» Goal
Your task is to print all of the data word for word.

» Provided material
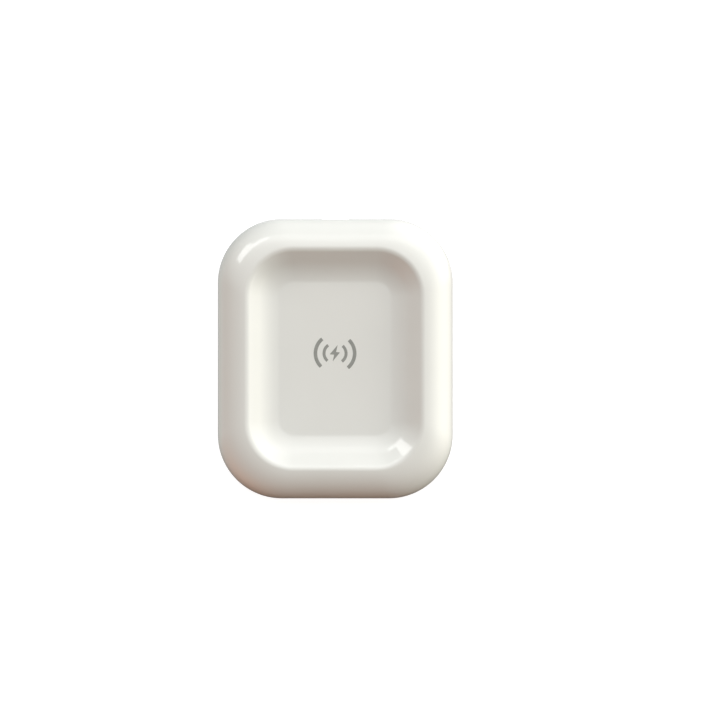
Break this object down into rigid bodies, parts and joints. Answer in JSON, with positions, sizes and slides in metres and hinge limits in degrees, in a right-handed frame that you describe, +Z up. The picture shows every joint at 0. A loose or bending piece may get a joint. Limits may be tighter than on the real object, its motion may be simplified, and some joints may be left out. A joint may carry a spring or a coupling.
{
  "type": "wireless charging pad",
  "caption": "Rounded white charging tray with a dished recess for a small device, a flat spiral coil under its floor and a USB-C inlet in its rear wall.",
  "frame": {"origin": "on the resting plane under the feet, below the middle of the outline", "axes": "+Z up out of the recess, +Y from the front to the rear wall that holds the inlet, +X to the right"},
  "size_m": [0.076, 0.0904, 0.015],
  "materials": {
    "gloss_white": "glossy white ABS moulding, slightly warm",
    "satin_white": "fine satin texture, white",
    "grey_ink": "flat grey pad-printed ink",
    "silicone": "soft translucent grey-white silicone",
    "zinc_steel": "zinc-plated steel",
    "clear_resin": "clear moulded acrylic",
    "adhesive_film": "thin double-sided adhesive film",
    "copper_litz": "enamelled stranded copper wire",
    "ferrite": "dark sintered ferrite sheet",
    "black_foam": "closed-cell black foam",
    "epoxy_bead": "dipped brown epoxy bead",
    "red_insulation": "enamelled lead wire",
    "green_laminate": "green solder mask on glass-fibre laminate",
    "bright_steel": "bright nickel-plated steel",
    "black_resin": "black liquid-crystal polymer",
    "gold_plate": "gold-plated contact",
    "black_epoxy": "black moulding compound",
    "tan_ceramic": "tan ceramic capacitor body",
    "lamp_resin": "diffusing resin of a small lamp",
    "solder": "tin solder"
  },
  "bodies": {
    "root": {"top_shell": "gloss_white", "base_cover": "satin_white", "charge_icon": "grey_ink", "foot_front_left": "silicone", "foot_front_right": "silicone", "foot_rear_left": "silicone", "foot_rear_right": "silicone", "case_screws": "zinc_steel", "light_pipe": "clear_resin", "coil_tape": "adhesive_film", "charging_coil": "copper_litz", "coil_lead_inner": "copper_litz", "coil_lead_outer": "copper_litz", "ferrite_tape": "adhesive_film", "ferrite_shield": "ferrite", "support_foam": "black_foam", "temperature_sensor": "epoxy_bead", "sensor_leads": "red_insulation", "circuit_board": "green_laminate", "board_screws": "zinc_steel", "usb_shell": "bright_steel", "usb_tongue": "black_resin", "usb_contacts": "gold_plate", "transmitter_ic": "black_epoxy", "bridge_mosfets": "black_epoxy", "resonant_capacitors": "tan_ceramic", "input_capacitors": "tan_ceramic", "clock_crystal": "bright_steel", "sense_resistor": "black_epoxy", "chip_resistors": "black_epoxy", "chip_capacitors": "tan_ceramic", "status_led": "lamp_resin", "solder_joints": "solder"}
  },
  "joints": []
}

» Task solution
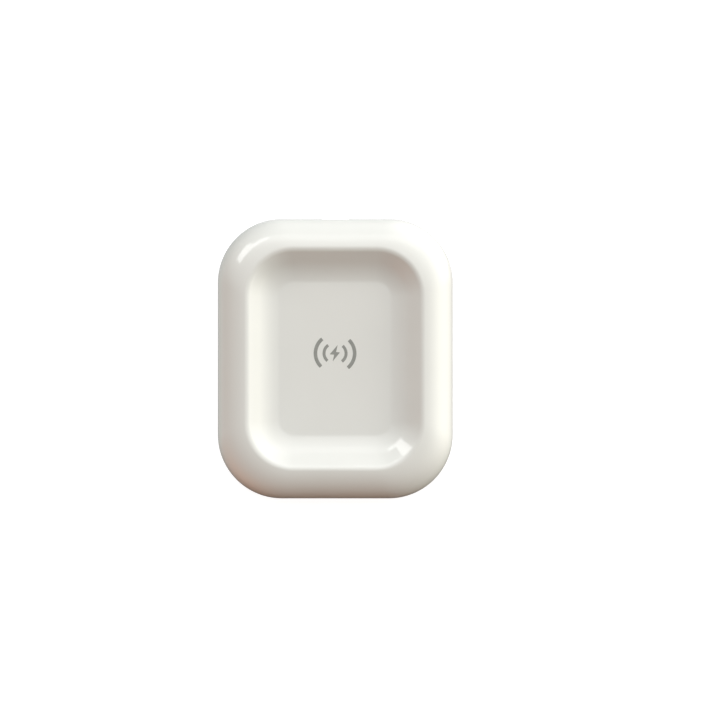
Break this object down into rigid bodies, parts and joints. Answer in JSON, with positions, sizes and slides in metres and hinge limits in degrees, in a right-handed frame that you describe, +Z up. The picture shows every joint at 0. A loose or bending piece may get a joint. Limits may be tighter than on the real object, its motion may be simplified, and some joints may be left out. A joint may carry a spring or a coupling.
{
  "type": "wireless charging pad",
  "caption": "Rounded white charging tray with a dished recess for a small device, a flat spiral coil under its floor and a USB-C inlet in its rear wall.",
  "frame": {"origin": "on the resting plane under the feet, below the middle of the outline", "axes": "+Z up out of the recess, +Y from the front to the rear wall that holds the inlet, +X to the right"},
  "size_m": [0.076, 0.0904, 0.015],
  "materials": {
    "gloss_white": "glossy white ABS moulding, slightly warm",
    "satin_white": "fine satin texture, white",
    "grey_ink": "flat grey pad-printed ink",
    "silicone": "soft translucent grey-white silicone",
    "zinc_steel": "zinc-plated steel",
    "clear_resin": "clear moulded acrylic",
    "adhesive_film": "thin double-sided adhesive film",
    "copper_litz": "enamelled stranded copper wire",
    "ferrite": "dark sintered ferrite sheet",
    "black_foam": "closed-cell black foam",
    "epoxy_bead": "dipped brown epoxy bead",
    "red_insulation": "enamelled lead wire",
    "green_laminate": "green solder mask on glass-fibre laminate",
    "bright_steel": "bright nickel-plated steel",
    "black_resin": "black liquid-crystal polymer",
    "gold_plate": "gold-plated contact",
    "black_epoxy": "black moulding compound",
    "tan_ceramic": "tan ceramic capacitor body",
    "lamp_resin": "diffusing resin of a small lamp",
    "solder": "tin solder"
  },
  "bodies": {
    "root": {"top_shell": "gloss_white", "base_cover": "satin_white", "charge_icon": "grey_ink", "foot_front_left": "silicone", "foot_front_right": "silicone", "foot_rear_left": "silicone", "foot_rear_right": "silicone", "case_screws": "zinc_steel", "light_pipe": "clear_resin", "coil_tape": "adhesive_film", "charging_coil": "copper_litz", "coil_lead_inner": "copper_litz", "coil_lead_outer": "copper_litz", "ferrite_tape": "adhesive_film", "ferrite_shield": "ferrite", "support_foam": "black_foam", "temperature_sensor": "epoxy_bead", "sensor_leads": "red_insulation", "circuit_board": "green_laminate", "board_screws": "zinc_steel", "usb_shell": "bright_steel", "usb_tongue": "black_resin", "usb_contacts": "gold_plate", "transmitter_ic": "black_epoxy", "bridge_mosfets": "black_epoxy", "resonant_capacitors": "tan_ceramic", "input_capacitors": "tan_ceramic", "clock_crystal": "bright_steel", "sense_resistor": "black_epoxy", "chip_resistors": "black_epoxy", "chip_capacitors": "tan_ceramic", "status_led": "lamp_resin", "solder_joints": "solder"}
  },
  "joints": []
}